=== AIM OF THE EXERCISE ===
Beginning with the first line below, please repeat the material exactly, ending with the line that includes "D-shaped handle with".

=== DATA LINES ===
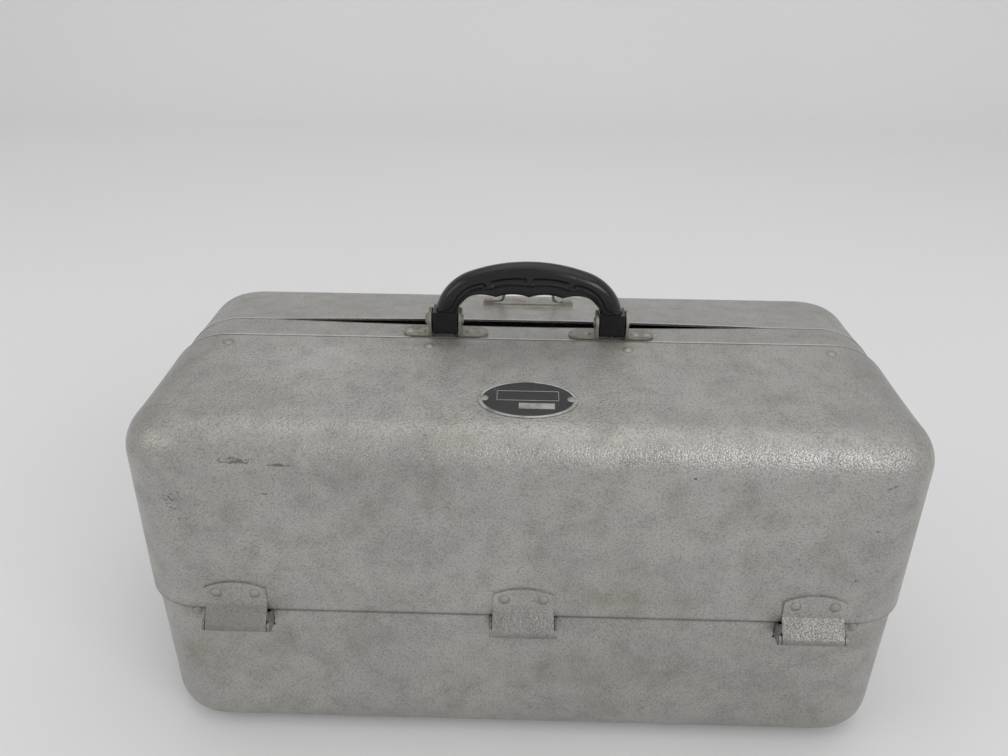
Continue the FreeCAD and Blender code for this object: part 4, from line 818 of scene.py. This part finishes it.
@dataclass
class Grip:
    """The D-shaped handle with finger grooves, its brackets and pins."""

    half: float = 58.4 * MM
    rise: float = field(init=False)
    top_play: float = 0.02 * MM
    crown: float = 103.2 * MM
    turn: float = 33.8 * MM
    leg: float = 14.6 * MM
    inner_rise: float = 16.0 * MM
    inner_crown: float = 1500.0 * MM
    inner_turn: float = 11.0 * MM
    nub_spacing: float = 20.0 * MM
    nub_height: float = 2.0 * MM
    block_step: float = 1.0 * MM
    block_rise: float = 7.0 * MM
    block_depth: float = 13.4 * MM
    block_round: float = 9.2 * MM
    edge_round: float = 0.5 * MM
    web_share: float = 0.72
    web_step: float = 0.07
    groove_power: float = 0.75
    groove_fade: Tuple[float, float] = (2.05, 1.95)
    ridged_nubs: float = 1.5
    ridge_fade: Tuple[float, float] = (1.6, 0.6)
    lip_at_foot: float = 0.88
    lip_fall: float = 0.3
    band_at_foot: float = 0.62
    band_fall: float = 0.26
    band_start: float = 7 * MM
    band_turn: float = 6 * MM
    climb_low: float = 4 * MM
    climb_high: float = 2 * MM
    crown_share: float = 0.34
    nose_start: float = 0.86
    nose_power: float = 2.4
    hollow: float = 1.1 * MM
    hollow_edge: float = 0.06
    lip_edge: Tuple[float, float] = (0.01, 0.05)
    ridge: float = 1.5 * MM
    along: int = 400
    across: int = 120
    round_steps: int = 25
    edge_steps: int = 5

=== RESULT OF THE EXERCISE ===
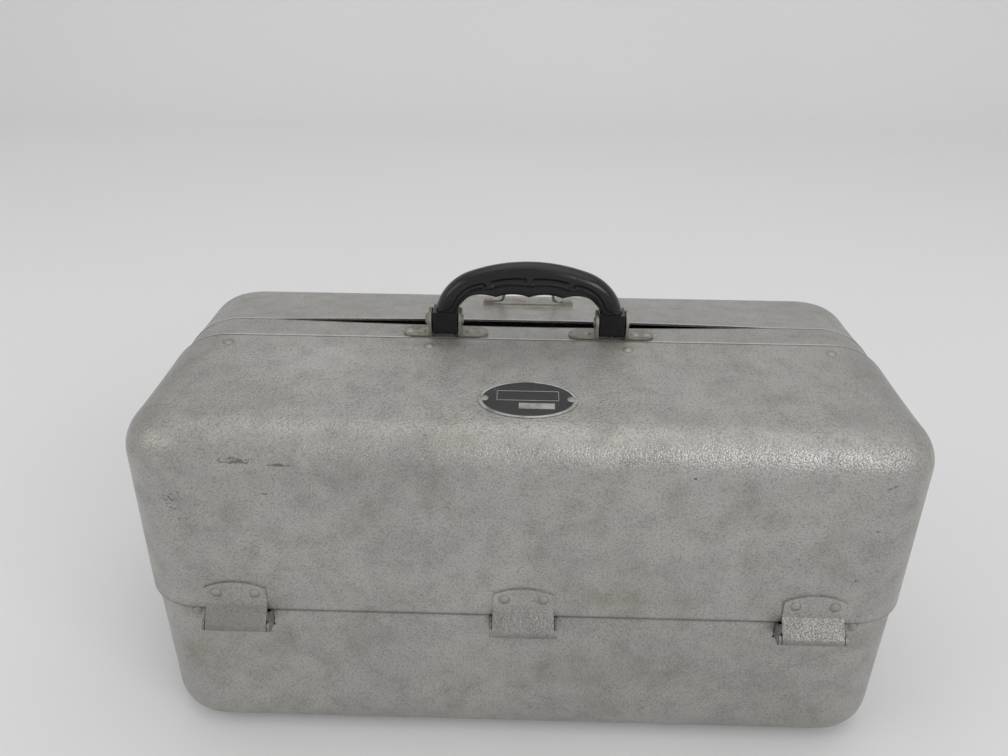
Continue the FreeCAD and Blender code for this object: part 4, from line 818 of scene.py. This part finishes it.
@dataclass
class Grip:
    """The D-shaped handle with finger grooves, its brackets and pins."""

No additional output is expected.